● **PROBLEM TO SOLVE**
Look through the listing below and give the number of lines that hold "code". Say nothing more.

● **PROVIDED ENTRIES**
►
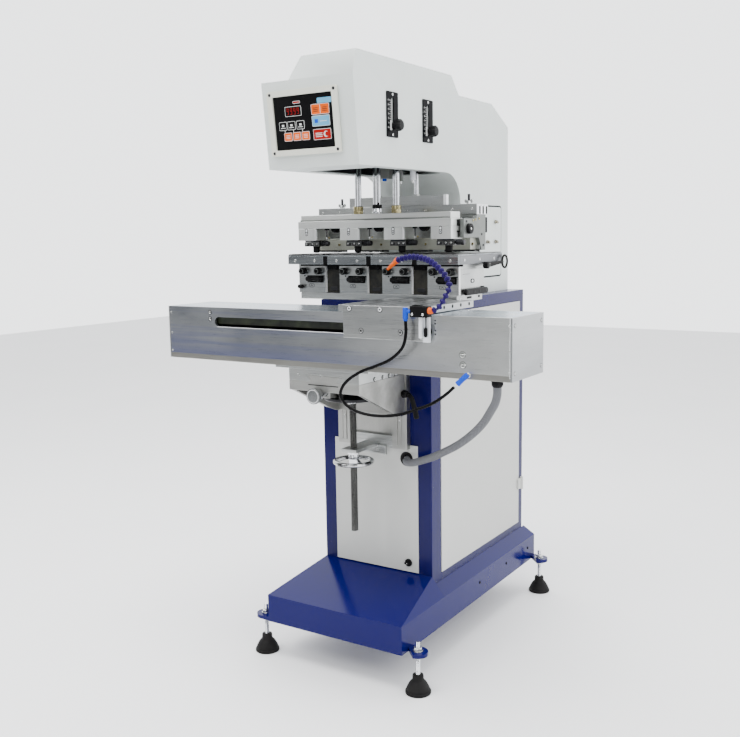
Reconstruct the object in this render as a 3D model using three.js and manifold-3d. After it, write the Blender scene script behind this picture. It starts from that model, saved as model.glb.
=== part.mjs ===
// Floor-standing four-station pad printing machine with a sliding shuttle.
// Units are millimetres. +Z is up, the operator stands on the -Y side, +X is the operator's right.
// Every size below is written from the machine's own centreline; the outer group then moves
// the whole machine so that the origin is under the middle of its overall box.

import * as THREE from 'three';
import { ConvexGeometry } from 'three/addons/geometries/ConvexGeometry.js';
import { mergeVertices } from 'three/addons/utils/BufferGeometryUtils.js';
import Module from 'manifold-3d';

const wasm = await Module();
wasm.setup();

// ---------------------------------------------------------------- driving dimensions

const GAP = 0.3; // between pieces that touch
const ORIGIN = { x: -12.5, y: -3.25, z: 0 }; // the machine's centreline in the exported frame

const BASE = { half: 219, front: -399, back: 475, bottom: 104, top: 182, wall: 6 };
const WEDGE_TOP = 233; // where the sloped front of the base meets the column
const LEDGE_TOP = 206; // where the side ledges meet the column
const LUG = { thick: 10, radius: 27, hole: 7 };
const FOOT = { x: 250, front: -370, rear: 446, radius: 34, top: 140 };

const COLUMN = { half: 180, front: -163, back: 459, top: 1001, wall: 3 };
const DOOR = { front: -108.3, back: 428.3, bottom: 230, top: 965, thick: 18, proud: 1.5 };
const DOOR_GAP = 0.7;
const HINGE = { x: 187, y: 440, radius: 5.5 };
const PANEL = { half: 138, bottom: 236, top: 602, thick: 3.7 };
const HOSE_HOLE = { x: 104, z: 563, radius: 17 };
const PANEL_LOCK = { x: 107, z: 263, radius: 8 };

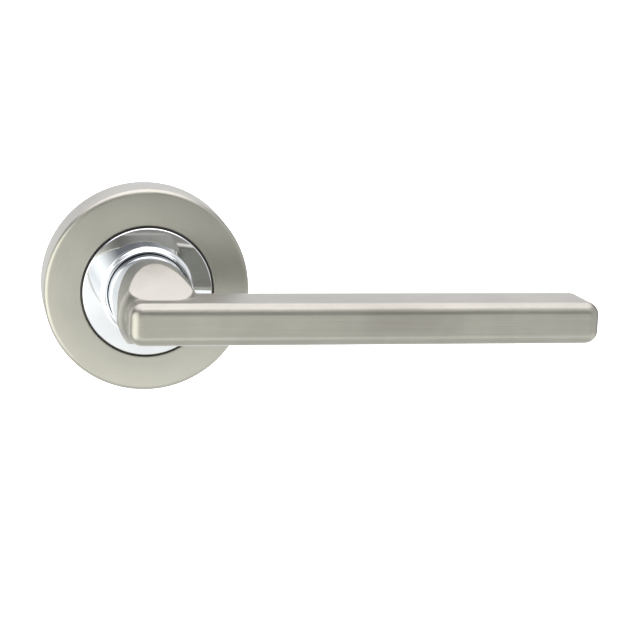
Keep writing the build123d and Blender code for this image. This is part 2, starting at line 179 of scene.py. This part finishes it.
def material(name, metallic, **fixed):
    """A new Principled material; fixed values go straight on the shader's sockets."""
    mat = bpy.data.materials.new(name)
    mat.use_nodes = True
    graph = Graph(mat.node_tree)
    shader = mat.node_tree.nodes["Principled BSDF"]
    shader.inputs["Metallic"].default_value = metallic
    for key, value in fixed.items():
        shader.inputs[key.replace("_", " ")].default_value = value
    place = graph.named("ShaderNodeTexCoord", out=3)
    return mat, graph, shader, place


def dress(graph, shader, color, roughness, height, depth, soften=None):
    """Connect colour, roughness and a bump of the given depth in metres; soften rounds the edges."""
    graph.put(shader.inputs["Base Color"], color)
    graph.put(shader.inputs["Roughness"], roughness)
    bump = graph.named("ShaderNodeBump", Strength=1.0, Distance=depth, Height=height)
    if soften:
        edge = graph.named("ShaderNodeBevel", settings={"samples": 6}, Radius=soften)
        graph.put(bump.node.inputs["Normal"], edge)
    graph.put(shader.inputs["Normal"], bump)


def around(graph, place, across, along, deep):
    """Coordinates whose noise makes circular grain about the spindle axis."""
    x, y, z = graph.xyz(place)
    flat = graph.join(x, 0.0, z)
    radius = graph.vector("LENGTH", flat, out=1)
    facing = graph.vector("NORMALIZE", flat)
    fx, _, fz = graph.xyz(facing)
    return graph.join(
        graph.math("ADD", graph.math("MULTIPLY", radius, across), graph.math("MULTIPLY", fx, along)),
        graph.math("MULTIPLY", y, deep),
        graph.math("MULTIPLY", fz, along),
    )


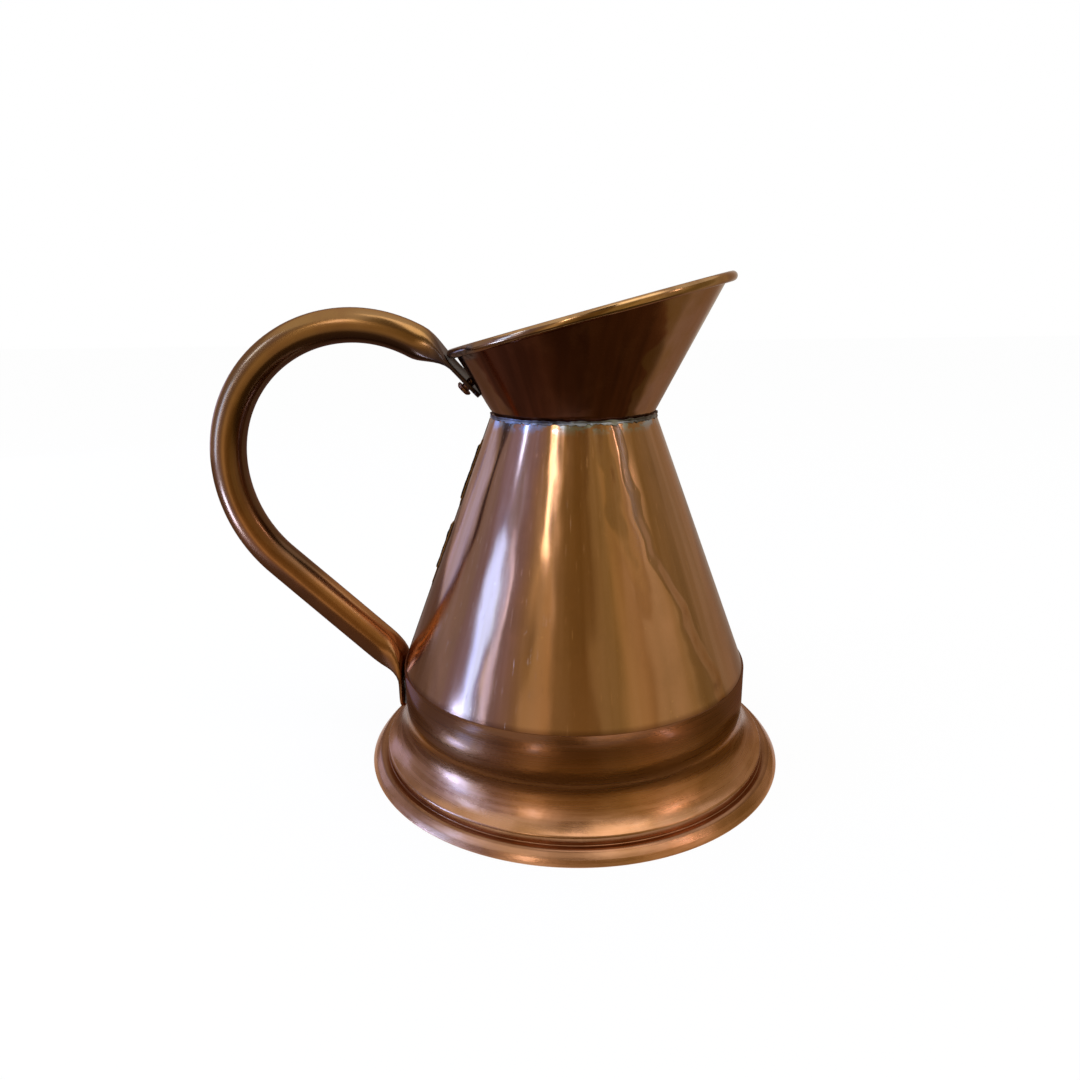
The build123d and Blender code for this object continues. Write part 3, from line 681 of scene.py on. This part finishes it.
def handle_point(turn, distance):
    """A point of the handle's skin: round along the grip, pressed flat at both ends."""
    upper = eased((distance - upper_start) / upper_flare)
    lower = eased((line_length - lower_run - distance) / lower_flare)
    taper = eased((distance - upper_start - upper_flare) / taper_run)
    diameter = tube_top + (tube_heel - tube_top) * taper
    thick = strap_sheet + (diameter - strap_sheet) * upper * lower
    wide = thick + math.pi / 2 * (diameter - thick)
    to_end = min(distance, line_length - distance)
    if to_end < strap_corner:
        wide -= 2 * (strap_corner - math.sqrt(strap_corner ** 2 - (strap_corner - to_end) ** 2))
    roundness = 2 / (2 + 4 * (1 - upper * lower))
    sideways = math.copysign(abs(math.cos(turn)) ** roundness, math.cos(turn)) * wide / 2
    rise = math.copysign(abs(math.sin(turn)) ** roundness, math.sin(turn)) * thick / 2
    dish = (1 - upper) / (2 * strap_dish) * sideways ** 2
    point, heading = line_place(distance)
    off_wall = Vector((-math.sin(heading), 0, math.cos(heading)))
    return point + Vector((0, sideways, 0)) + off_wall * (rise - dish - strap_set * (1 - upper))


# Where the tube's rings stand along the line, closer together at the rounded strap ends
end_stations, first_station = [0, 0.0003, 0.001, 0.002, 0.0035, 0.005, 0.007], 0.010
station_count = int((line_length - 2 * first_station) / station_gap)
stations = end_stations + [first_station + station_gap * number for number in range(station_count)]
stations += [line_length - distance for distance in reversed(end_stations)]
handle_mesh = bmesh.new()
edges = first_ring(handle_mesh, handle_segments, lambda turn: handle_point(turn, stations[0]))
bmesh.ops.contextual_create(handle_mesh, geom=edges)
for station in stations[1:]:
    edges = grow_ring(handle_mesh, edges, lambda turn: handle_point(turn, station))
bmesh.ops.contextual_create(handle_mesh, geom=edges)
bmesh.ops.recalc_face_normals(handle_mesh, faces=handle_mesh.faces)
new_piece("bent_tube_handle", handle_mesh, handle_copper, ["handle_tube"], sharp=60)

# Rivet
# A copper rivet holds the upper strap to the mouth. Its head was hammered down by hand,
# so it is faceted and dark, and it stands a little off the strap.
rivet_copper, tree = new_material("dark hammered copper")
blow = pattern(tree, object_place(tree), (2.2, 2.2, 2.2), 2, 0.5)
metal(tree, blended(tree, between(tree, blow, 0.35, 0.65), "#86604C", "#4A2E22"),
      between(tree, blow, 0.3, 0.7, 0.26, 0.4), bumped(tree, blow, 0.4))
finish_nodes(rivet_copper, "handle_rivet")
◄
● **RESPONSE TO THIS EXERCISE**
2